* Required task: Repeat everything from the line holding "make_hook(side, shaft_z, loops[side])" to the line holding "before = set(bpy.data.objects)", inclusive, exactly. Leave out the rest.

-- begin Records for this task --

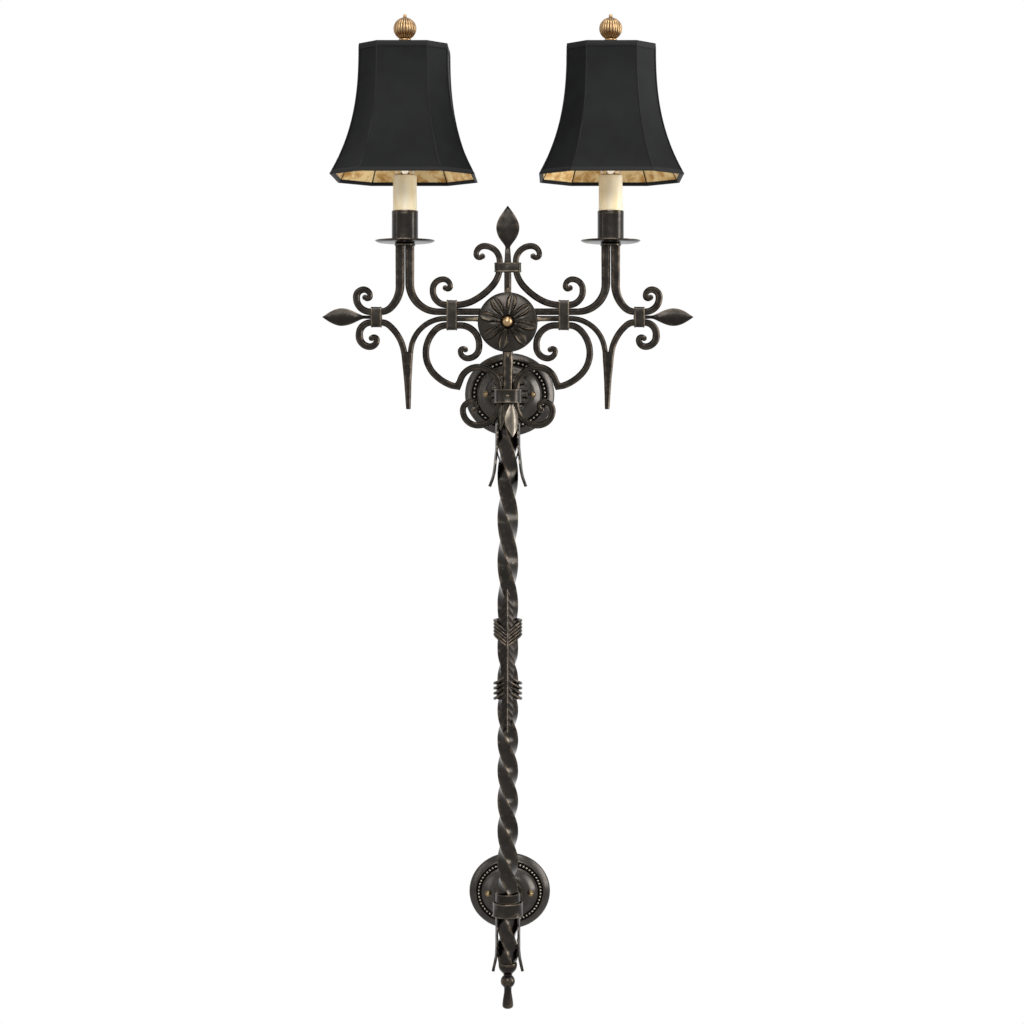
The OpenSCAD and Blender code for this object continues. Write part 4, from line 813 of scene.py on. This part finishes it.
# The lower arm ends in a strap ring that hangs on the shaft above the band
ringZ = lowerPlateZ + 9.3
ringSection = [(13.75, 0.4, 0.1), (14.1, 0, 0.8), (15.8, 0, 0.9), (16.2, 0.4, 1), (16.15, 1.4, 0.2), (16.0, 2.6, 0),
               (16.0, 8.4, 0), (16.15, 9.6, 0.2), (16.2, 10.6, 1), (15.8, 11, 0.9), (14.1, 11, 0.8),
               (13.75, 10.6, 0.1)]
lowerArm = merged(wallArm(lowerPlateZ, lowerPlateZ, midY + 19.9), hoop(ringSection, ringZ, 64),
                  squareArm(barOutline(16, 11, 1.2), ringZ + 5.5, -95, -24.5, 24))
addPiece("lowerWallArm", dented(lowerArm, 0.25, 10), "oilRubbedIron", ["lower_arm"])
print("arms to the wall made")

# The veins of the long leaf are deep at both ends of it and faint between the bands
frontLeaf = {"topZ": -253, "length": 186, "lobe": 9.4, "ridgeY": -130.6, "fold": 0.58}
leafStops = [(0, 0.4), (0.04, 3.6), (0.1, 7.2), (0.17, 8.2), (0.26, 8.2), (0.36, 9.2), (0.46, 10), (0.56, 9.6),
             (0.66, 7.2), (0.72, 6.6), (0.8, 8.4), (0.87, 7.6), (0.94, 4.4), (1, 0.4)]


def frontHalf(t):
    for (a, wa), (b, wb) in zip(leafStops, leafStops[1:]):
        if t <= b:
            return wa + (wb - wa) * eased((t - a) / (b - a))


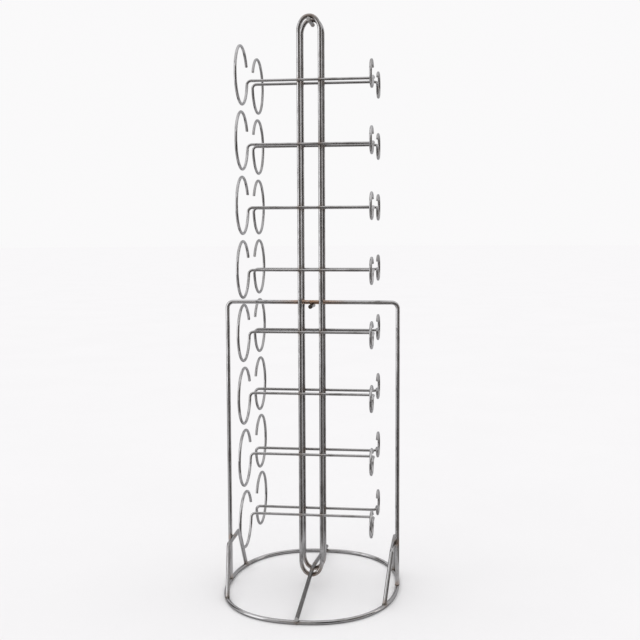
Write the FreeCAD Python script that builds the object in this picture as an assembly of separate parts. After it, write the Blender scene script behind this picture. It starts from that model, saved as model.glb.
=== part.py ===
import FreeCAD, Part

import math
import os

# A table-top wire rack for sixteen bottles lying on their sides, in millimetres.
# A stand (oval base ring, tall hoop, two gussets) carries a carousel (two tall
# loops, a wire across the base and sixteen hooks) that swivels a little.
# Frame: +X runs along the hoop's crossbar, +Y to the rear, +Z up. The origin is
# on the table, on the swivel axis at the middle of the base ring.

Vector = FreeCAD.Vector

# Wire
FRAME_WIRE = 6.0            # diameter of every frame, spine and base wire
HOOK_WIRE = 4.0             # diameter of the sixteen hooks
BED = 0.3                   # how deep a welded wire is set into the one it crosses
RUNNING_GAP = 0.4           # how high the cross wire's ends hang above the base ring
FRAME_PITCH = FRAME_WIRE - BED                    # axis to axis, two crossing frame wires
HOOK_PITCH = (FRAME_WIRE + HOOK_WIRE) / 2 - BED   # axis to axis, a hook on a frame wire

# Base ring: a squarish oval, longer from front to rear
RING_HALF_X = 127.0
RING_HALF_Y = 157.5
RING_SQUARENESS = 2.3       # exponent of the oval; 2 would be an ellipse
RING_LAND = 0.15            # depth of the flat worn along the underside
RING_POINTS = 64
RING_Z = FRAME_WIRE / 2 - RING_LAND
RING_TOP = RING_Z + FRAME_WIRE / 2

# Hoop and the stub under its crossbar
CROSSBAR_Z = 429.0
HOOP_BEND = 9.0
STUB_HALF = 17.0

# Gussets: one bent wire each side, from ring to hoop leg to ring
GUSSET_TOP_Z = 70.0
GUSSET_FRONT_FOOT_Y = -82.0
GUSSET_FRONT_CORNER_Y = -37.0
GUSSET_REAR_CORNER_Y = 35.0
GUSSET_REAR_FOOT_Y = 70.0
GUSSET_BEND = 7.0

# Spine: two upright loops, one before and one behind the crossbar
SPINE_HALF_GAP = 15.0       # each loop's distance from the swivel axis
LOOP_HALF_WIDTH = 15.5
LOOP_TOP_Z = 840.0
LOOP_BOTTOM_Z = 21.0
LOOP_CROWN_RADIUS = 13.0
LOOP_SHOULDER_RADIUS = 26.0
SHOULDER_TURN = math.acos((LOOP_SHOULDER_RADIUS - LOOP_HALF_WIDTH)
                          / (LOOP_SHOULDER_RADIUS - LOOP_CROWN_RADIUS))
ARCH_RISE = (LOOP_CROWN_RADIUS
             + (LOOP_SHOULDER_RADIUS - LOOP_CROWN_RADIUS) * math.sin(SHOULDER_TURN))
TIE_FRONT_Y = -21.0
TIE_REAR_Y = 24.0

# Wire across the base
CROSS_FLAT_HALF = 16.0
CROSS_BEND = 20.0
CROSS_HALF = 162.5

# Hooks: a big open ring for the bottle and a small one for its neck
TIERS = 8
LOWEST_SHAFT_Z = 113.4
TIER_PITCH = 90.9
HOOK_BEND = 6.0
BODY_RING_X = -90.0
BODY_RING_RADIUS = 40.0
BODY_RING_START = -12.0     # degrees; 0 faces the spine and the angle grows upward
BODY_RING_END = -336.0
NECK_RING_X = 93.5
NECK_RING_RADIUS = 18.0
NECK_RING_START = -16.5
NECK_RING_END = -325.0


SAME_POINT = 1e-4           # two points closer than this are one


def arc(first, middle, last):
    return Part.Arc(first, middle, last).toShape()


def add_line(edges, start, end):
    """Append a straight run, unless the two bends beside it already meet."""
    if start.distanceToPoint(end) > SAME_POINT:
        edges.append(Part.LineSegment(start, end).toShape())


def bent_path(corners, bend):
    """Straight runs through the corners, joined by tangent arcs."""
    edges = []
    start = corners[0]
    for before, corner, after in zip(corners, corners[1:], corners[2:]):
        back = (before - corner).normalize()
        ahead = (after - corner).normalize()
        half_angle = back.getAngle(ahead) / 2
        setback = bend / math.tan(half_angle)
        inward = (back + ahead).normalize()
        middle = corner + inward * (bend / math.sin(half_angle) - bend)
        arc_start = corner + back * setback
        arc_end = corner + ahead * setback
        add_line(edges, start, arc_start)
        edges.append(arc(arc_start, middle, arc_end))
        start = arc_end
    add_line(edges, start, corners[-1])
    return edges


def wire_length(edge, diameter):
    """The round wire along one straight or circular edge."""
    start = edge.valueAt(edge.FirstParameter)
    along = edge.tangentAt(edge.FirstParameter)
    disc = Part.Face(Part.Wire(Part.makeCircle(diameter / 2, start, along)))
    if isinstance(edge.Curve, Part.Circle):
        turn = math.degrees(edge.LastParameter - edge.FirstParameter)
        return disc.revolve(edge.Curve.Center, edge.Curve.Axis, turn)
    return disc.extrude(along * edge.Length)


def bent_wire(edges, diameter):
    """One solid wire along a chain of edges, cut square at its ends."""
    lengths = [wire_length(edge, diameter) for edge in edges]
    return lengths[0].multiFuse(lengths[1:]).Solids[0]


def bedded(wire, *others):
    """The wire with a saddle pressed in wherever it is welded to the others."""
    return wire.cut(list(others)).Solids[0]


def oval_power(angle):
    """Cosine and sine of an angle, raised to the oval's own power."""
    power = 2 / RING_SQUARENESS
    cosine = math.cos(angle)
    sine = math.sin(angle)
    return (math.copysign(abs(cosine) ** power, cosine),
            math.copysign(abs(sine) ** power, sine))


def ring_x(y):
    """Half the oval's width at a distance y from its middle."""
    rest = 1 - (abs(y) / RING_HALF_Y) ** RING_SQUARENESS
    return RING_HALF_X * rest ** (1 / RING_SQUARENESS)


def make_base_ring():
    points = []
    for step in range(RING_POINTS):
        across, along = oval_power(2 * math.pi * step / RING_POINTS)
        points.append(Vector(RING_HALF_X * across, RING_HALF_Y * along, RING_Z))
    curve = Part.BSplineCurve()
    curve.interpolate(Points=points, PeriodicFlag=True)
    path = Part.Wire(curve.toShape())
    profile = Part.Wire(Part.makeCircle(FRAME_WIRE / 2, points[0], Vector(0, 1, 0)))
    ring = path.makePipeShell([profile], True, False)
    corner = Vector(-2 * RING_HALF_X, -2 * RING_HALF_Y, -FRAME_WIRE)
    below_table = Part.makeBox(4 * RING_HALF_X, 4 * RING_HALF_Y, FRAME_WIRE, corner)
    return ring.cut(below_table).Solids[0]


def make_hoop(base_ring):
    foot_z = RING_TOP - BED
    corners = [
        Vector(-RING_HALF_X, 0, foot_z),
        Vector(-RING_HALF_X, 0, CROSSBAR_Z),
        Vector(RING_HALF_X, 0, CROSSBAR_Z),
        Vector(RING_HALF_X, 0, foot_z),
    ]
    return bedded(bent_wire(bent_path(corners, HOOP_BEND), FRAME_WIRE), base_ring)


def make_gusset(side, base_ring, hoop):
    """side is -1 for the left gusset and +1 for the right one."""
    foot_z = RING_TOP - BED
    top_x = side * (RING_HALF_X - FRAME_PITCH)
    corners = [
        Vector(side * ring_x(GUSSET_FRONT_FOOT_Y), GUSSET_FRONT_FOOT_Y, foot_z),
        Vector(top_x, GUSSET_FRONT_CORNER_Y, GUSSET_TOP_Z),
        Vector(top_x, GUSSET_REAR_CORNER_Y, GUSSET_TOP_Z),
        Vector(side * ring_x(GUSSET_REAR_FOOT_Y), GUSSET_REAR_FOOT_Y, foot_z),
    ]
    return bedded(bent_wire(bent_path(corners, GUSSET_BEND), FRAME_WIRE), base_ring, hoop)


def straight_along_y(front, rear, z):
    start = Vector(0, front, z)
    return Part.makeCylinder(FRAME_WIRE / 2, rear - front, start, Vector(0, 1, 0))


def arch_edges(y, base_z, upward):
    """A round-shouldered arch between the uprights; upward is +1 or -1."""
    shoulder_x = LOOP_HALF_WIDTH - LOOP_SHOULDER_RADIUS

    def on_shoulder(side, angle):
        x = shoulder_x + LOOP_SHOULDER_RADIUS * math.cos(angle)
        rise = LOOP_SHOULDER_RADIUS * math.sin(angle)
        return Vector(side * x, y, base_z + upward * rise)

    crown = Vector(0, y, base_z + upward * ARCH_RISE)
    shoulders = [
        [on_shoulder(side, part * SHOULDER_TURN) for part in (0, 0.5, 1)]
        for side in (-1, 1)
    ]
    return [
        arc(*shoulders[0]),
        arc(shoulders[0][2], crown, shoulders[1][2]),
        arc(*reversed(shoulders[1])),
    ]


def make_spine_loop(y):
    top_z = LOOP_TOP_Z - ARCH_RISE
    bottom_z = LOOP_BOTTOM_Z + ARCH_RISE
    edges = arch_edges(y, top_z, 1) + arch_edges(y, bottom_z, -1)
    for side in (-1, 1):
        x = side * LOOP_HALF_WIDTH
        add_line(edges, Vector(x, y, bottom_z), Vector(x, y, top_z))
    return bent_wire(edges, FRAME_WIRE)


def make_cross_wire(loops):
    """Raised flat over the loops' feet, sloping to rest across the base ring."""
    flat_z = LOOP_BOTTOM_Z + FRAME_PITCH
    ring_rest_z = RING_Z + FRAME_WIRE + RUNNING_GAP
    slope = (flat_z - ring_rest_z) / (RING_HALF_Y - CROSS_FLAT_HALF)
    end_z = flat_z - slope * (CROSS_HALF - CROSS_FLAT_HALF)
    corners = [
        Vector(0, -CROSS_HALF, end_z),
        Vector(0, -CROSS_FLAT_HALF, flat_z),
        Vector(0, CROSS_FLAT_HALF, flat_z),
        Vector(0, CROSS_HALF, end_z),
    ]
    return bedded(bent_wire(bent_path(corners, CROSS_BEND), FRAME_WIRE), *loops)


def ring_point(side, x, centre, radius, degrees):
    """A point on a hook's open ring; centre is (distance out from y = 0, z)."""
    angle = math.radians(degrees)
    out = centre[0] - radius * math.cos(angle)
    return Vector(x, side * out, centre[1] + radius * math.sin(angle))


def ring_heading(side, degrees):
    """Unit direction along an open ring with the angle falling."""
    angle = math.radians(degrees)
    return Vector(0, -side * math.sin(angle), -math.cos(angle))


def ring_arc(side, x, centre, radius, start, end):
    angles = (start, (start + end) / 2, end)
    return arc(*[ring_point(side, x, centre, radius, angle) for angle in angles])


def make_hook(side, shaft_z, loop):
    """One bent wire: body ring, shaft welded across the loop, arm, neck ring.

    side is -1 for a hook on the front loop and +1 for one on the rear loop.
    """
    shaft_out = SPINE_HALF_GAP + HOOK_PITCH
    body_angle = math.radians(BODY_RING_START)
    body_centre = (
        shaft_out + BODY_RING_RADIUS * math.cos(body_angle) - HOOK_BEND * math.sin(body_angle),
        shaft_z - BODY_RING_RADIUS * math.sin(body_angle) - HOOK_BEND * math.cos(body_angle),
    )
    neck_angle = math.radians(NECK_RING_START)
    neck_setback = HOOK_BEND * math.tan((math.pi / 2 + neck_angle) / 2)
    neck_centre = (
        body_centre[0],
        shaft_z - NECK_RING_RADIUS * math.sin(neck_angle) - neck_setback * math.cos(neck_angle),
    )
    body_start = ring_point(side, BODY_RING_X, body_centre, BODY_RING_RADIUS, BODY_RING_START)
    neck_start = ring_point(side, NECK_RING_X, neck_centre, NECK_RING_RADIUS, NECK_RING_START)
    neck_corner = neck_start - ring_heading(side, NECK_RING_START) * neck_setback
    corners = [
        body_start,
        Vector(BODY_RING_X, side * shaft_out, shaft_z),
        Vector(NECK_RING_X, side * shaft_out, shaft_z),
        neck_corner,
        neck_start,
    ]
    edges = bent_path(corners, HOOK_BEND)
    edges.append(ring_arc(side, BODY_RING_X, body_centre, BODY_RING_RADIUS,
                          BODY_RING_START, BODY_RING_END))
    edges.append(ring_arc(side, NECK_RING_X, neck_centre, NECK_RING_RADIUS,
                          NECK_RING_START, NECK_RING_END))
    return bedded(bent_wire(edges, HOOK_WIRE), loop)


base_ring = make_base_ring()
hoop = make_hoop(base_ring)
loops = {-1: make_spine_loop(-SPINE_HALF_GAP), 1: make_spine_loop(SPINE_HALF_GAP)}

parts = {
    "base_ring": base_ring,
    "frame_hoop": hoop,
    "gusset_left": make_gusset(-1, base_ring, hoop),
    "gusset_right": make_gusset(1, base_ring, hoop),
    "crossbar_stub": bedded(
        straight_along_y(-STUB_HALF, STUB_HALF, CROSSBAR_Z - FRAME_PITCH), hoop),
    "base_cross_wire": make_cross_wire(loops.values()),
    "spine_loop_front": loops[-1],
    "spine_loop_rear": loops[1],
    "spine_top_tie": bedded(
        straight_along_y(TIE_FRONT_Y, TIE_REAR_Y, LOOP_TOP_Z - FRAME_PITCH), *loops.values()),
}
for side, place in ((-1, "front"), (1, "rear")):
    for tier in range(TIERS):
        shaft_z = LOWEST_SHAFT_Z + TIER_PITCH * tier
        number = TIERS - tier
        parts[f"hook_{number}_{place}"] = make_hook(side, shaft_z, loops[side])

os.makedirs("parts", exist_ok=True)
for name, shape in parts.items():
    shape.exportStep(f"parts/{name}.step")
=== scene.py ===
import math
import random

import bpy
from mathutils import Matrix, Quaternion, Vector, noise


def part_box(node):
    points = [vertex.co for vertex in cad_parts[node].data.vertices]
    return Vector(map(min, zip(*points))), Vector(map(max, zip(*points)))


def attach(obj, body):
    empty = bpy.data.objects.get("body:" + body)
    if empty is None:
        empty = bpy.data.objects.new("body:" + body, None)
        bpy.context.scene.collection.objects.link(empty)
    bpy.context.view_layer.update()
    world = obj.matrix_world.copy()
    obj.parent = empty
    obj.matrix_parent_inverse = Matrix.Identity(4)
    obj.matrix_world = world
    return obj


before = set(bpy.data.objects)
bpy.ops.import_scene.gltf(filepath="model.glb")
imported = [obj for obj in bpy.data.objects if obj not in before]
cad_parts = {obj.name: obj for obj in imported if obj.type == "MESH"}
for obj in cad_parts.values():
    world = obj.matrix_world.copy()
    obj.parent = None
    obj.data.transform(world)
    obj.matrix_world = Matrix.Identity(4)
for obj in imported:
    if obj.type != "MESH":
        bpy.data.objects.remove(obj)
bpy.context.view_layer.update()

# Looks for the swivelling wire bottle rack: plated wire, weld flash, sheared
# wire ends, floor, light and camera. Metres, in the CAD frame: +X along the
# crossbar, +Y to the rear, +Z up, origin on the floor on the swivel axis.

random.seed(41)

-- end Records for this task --

* Solution to this task:
        parts[f"hook_{number}_{place}"] = make_hook(side, shaft_z, loops[side])

os.makedirs("parts", exist_ok=True)
for name, shape in parts.items():
    shape.exportStep(f"parts/{name}.step")
=== scene.py ===
import math
import random

import bpy
from mathutils import Matrix, Quaternion, Vector, noise


def part_box(node):
    points = [vertex.co for vertex in cad_parts[node].data.vertices]
    return Vector(map(min, zip(*points))), Vector(map(max, zip(*points)))


def attach(obj, body):
    empty = bpy.data.objects.get("body:" + body)
    if empty is None:
        empty = bpy.data.objects.new("body:" + body, None)
        bpy.context.scene.collection.objects.link(empty)
    bpy.context.view_layer.update()
    world = obj.matrix_world.copy()
    obj.parent = empty
    obj.matrix_parent_inverse = Matrix.Identity(4)
    obj.matrix_world = world
    return obj


before = set(bpy.data.objects)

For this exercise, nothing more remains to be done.